The membership initially comprised Wismar brewers whose beer was exported to England, Holland and France. In the 17th century, the focus of its membership switched to merchants, and from 1736, all the Baltic port’s merchants were obliged to join.

The Kaufmanns-Compagnie survived until 1945, when the Soviet military authorities ordered its dissolution and expropriation. The parrot chain was saved from confiscation by a guild member who buried it in his family grave, sealed in a tin, in 1945, according to court documents obtained by Bloomberg News.

Most guild members, having served in World War II, escaped Soviet rule by fleeing to West Germany. The chain remained buried until 1965. With the permission of the widow of the guild member who had hidden it, Haeussler made a clandestine trip across the border with his then 18-year-old daughter to dig up the chain, the court documents show. They worked by night, in fear of being caught by the East German authorities.

“Our client and her father acted without any desire for personal gain and at great personal risk to protect the Papagoyenkette and maintain the traditions of the merchants’ guild of Wismar,” Bischof said. Attempts by the city of Wismar to paint Niemann and her father as grave-robbers are “dishonorable,” he said.

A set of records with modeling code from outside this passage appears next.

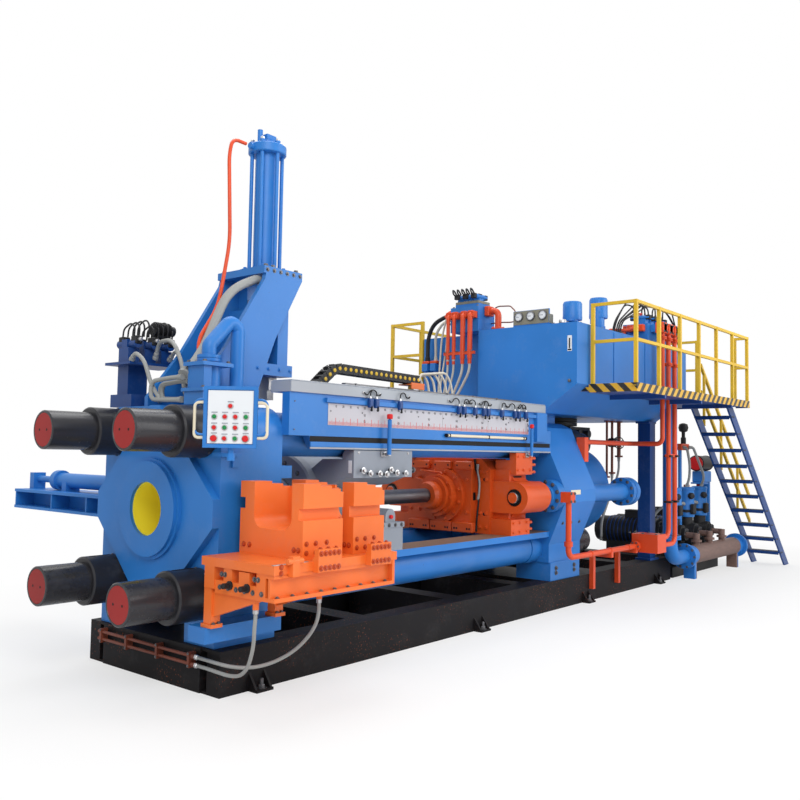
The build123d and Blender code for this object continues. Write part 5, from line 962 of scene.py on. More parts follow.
@dataclass
class ScaleBeam:
    """Scale on the beam: plate with lines and numbers, grey cap, limit switches, wires and guide rod."""

    out: float = -0.936
    front: float = 1.18
    back: float = 4.70
    low: float = 2.222
    high: float = 2.424
    cap_top: float = 2.60
    step: float = 0.01
    digit: tuple[float, float] = (0.009, 0.018)
    stroke: float = 0.0026
    switches: tuple[float, ...] = (1.71, 1.80, 2.16, 3.17, 3.267, 3.48, 3.657, 3.74, 4.03, 4.31, 4.40, 4.563)
    rod: tuple[float, float] = (2.985, 4.60)
    segments: tuple[str, ...] = ("abcdef", "bc", "abged", "abgcd", "fgbc", "afgcd", "afgedc", "abc",
                                 "abcdefg", "abcdfg")

    def build(self) -> None:
        """Makes plate, lines, numbers, cap, switches, wires and rod."""
        y = self.out
        plate = box((self.front, y - 0.004, self.low), (self.back, y - 0.0002, self.high), 0.001)
        placed("scale_plate", plate, SCALE_GREY)
        red, black = [], []
        for k in range(1, round((self.back - self.front) / self.step)):
            x = self.front + k * self.step
            tall = 0.066 if k % 10 == 0 else (0.044 if k % 5 == 0 else 0.03)
            width = 0.0028 if k % 10 == 0 else 0.0014
            red.append(self.mark(x - width, x + width, self.low + 0.004, self.low + 0.004 + tall))
            if k % 10 == 0:
                black += self.number(k, x - 0.012, self.high - 0.034)
            if k % 50 == 0:
                black += self.number(k, x - 0.012, self.low + 0.10)
                black += self.number(k, x - 0.012, self.low + 0.04)
        placed("scale_lines", red, SIGNAL_RED)
        placed("scale_numbers", black, BLACK_AND_SHADE)
        seams = [box((x - 0.001, y - 0.0046, self.low + 0.002),
                     (x + 0.001, y - 0.0040, self.high - 0.002), 0.0001)
                 for x in (self.front + 0.875, self.front + 1.75, self.front + 2.625)]
        spots = [(x, y - 0.004, self.low + 0.13) for x in np.linspace(self.front + 0.03, self.back - 0.03, 9)]
        spots += [(x, y, z) for x in (0.76, 5.03) for z in (2.17, 2.42)]
        placed("scale_screws", [*seams, bolts(spots, TO_NEAR, 0.012, False)], DARK_STEEL)
        self.cap()
        self.limit_switches()
        self.guide_rod()

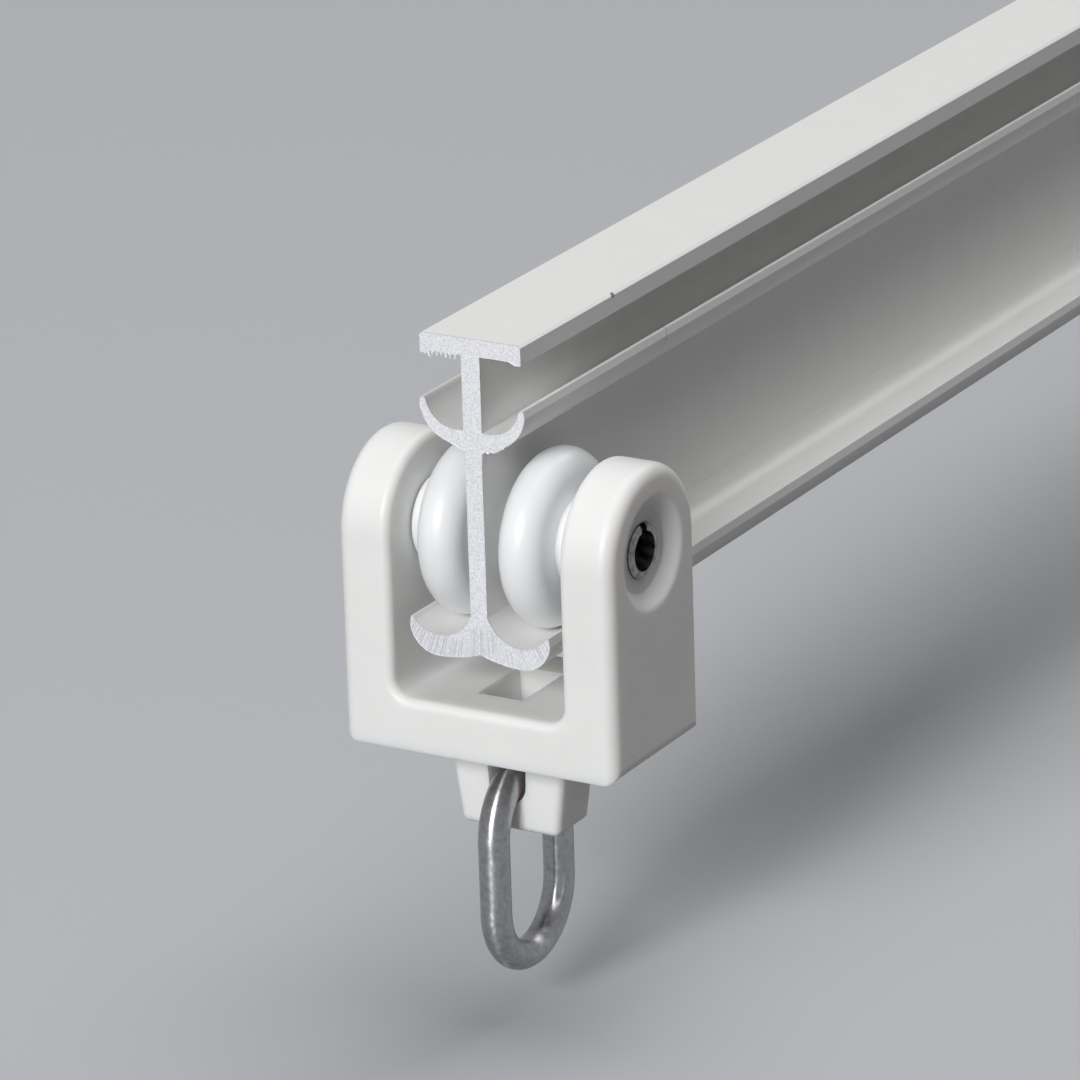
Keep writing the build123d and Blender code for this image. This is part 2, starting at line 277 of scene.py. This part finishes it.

“There have been a lot of differing opinions over a long period of time about whom this chain belongs to,” said Frank Junge, a spokesman for the Wismar city government. Junge said the federal government office responsible for unresolved property issues determined in 2009 that it should be in the ownership of the city.

“Ms. Niemann refused to give us our property back,” Junge said. “Therefore we had no choice but to take the legal route. For the Hanseatic city of Wismar, the Papagoyenkette is a piece of city history. It should be accessible to the wider public in our city museum.”